母方おじいさん一家は(まだ母は生まれていない)戦前、会社の転勤で朝鮮半島で暮らした時期があった。
おじいさん一家は、戦争が始まる前に運よく日本に帰ることが出来た。
たいへんな時代を生きた方は、人生を他人の何倍も濃く生きられたと思う。
先生のキムチ
おじいさんは会社で平社員であったため、近所に暮らす朝鮮人の同僚の家族は、家族ぐるみで親しんでくれたようだ。おじいさんの子供たちも朝鮮人の同僚の子供たちにお世話になった模様である。

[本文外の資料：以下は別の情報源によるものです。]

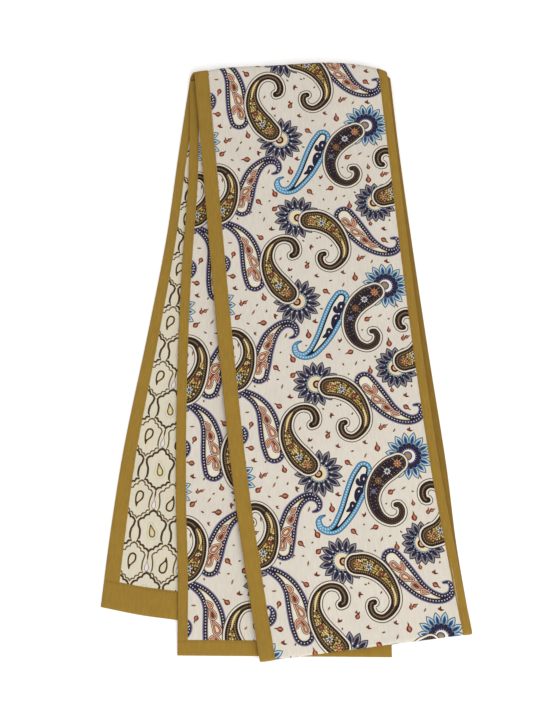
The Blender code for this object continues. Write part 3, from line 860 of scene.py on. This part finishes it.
def flat_face(outline, shapes, loose, ground, split):
    """(points, triangles, inks) of the inside of an outline, cut along every edge of the shapes over it."""
    outline = np.asarray(outline, float)
    low, high = outline.min(axis=0), outline.max(axis=0)
    points, loops, inks = [outline], [list(range(len(outline)))], [INK_NAMES.index(ground)]
    count = len(outline)
    for shape, ink in shapes:
        if (shape.max(axis=0) < low).any() or (shape.min(axis=0) > high).any():
            continue
        x, y = shape[:, 0], shape[:, 1]
        order = 1 if np.dot(x, np.roll(y, -1)) > np.dot(y, np.roll(x, -1)) else -1
        points.append(shape[::order])
        loops.append(list(range(count, count + len(shape))))
        inks.append(ink)
        count += len(shape)
    points.append(np.array([(low[0] - 1.0, split), (high[0] + 1.0, split)]))
    points.append(np.asarray(loose, float))
    where = [Vector(p) for p in np.concatenate(points)]
    out = delaunay_2d_cdt(where, [(count, count + 1)], loops, 1, 1e-5)
    kept = [(face, inks[max(owners)]) for face, owners in zip(out[2], out[5]) if 0 in owners]
    used = sorted({corner for face, _ in kept for corner in face})
    renumber = {corner: k for k, corner in enumerate(used)}
    triangles = np.array([[renumber[corner] for corner in face] for face, _ in kept])
    return np.array([tuple(out[0][k]) for k in used]), triangles, [ink for _, ink in kept]


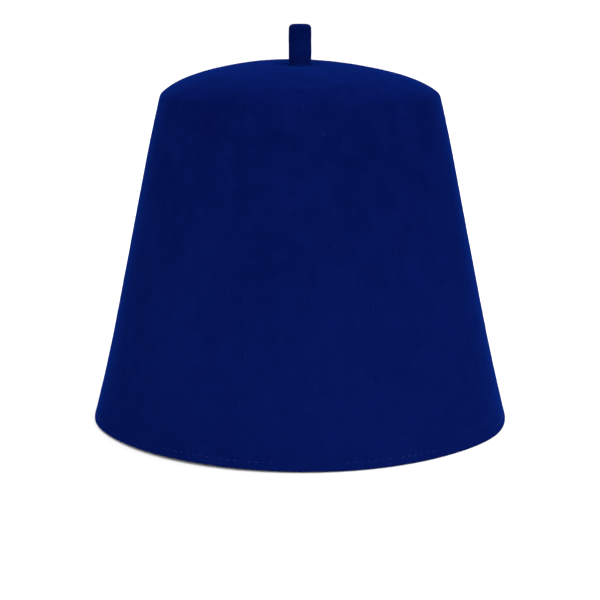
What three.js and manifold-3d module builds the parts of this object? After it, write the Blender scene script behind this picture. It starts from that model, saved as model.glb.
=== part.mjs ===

おじいさん一家は、戦争が始まる前に運よく日本に帰ることが出来た。
同じ会社の、おじいさんより年下の幹部コースの方は、戦争の後半から戦後まで朝鮮半島に残っておられた。
その時の体験を著された本があったが、既に絶版になっていて、国会図書館または中古を買って読むしかない。
たいへんな時代を生きた方は、人生を他人の何倍も濃く生きられたと思う。
一方、おじいさん一家の時は戦前のことで、朝鮮半島では経済的余裕もあり、お手伝いさんを雇えたし、近所の朝鮮人の同僚の家族からキムチ作りを教わったり、のどかな時代であった。当時、近所に美しい白い砂浜があり、チヌがよく獲れたそうだ。海が近いから魚介類の多く入ったキムチを漬けていたようだ。
日本に帰国し、戦後だいぶ経ってから、おじいさんは、キムチの材料が売られている情報を聞くとすぐに買いに行き、家でキムチを漬けて食べた。
しかし、おじいさん一家の誰も、朝鮮半島で暮らした時期の話をすることはなく、キムチ作りの方法も伝わらなかった。
先日、夕方のテレビで、たまたま白菜キムチの話をしているのを見た。テレビは浅漬けだったが、塩漬けがいちばん大切だと言っていた。ペットボトルで重しをし、塩水に漬けて時々ひっくり返す。後、二度くらい水洗いし、よく絞って水をきる。白菜の水分が抜け、白菜の体重は半分になる。すると、白菜の旨味成分グルタミン酸が濃縮されて、水分が抜けた所へは唐辛子の辛味成分などが入る。浅漬けは時間の経過で乳酸菌発酵して酸味が出て、白菜の(?)甘味も加わり、辛味、酸味、甘味がキムチの美味しさの理由だ。テレビのキムチには烏賊の切り身が入っていた。
韓国のテレビドラマ「追跡者」の中では、キムチを漬けるとき、まず10時間以上、塩水に白菜を漬けてから、冷水で洗うと言っていた。
2010年頃の韓国映画「食客2」では、キムチの味は、五味あると言っていた。また、この映画中、唐辛子で発酵を促さない白衣のキムチなるものがあると言っていた。
さて、2021年12月、家の近所で私もついにキムチを習えることになった。
先生のキムチ
私のキムチ
料理教室で習ったとき、アミ塩辛と野菜などミキサーにかけた薬味の残りを分けていただいた。それで、12月に家で漬けた2回は、몋치액젓と매실청とミキサーの薬味を使った。
その後、7回分は、몋치액젓と매실청、アミ塩辛の代用に새우액젓を使った。代用後に漬けたキムチから、合成調味料的な風味になってしまったが、すぐに馴れた。
アミ塩辛は手に入りにくく、あっても20回分くらいの大容量の商品。合成調味料っぽい새우액젓は7回で使い終えた。
よって今シーズンのキムチ作りはこれで終わりである。
来シーズン、もし20回くらい漬けるなら、アミ塩辛を買ってみてもいいと思う。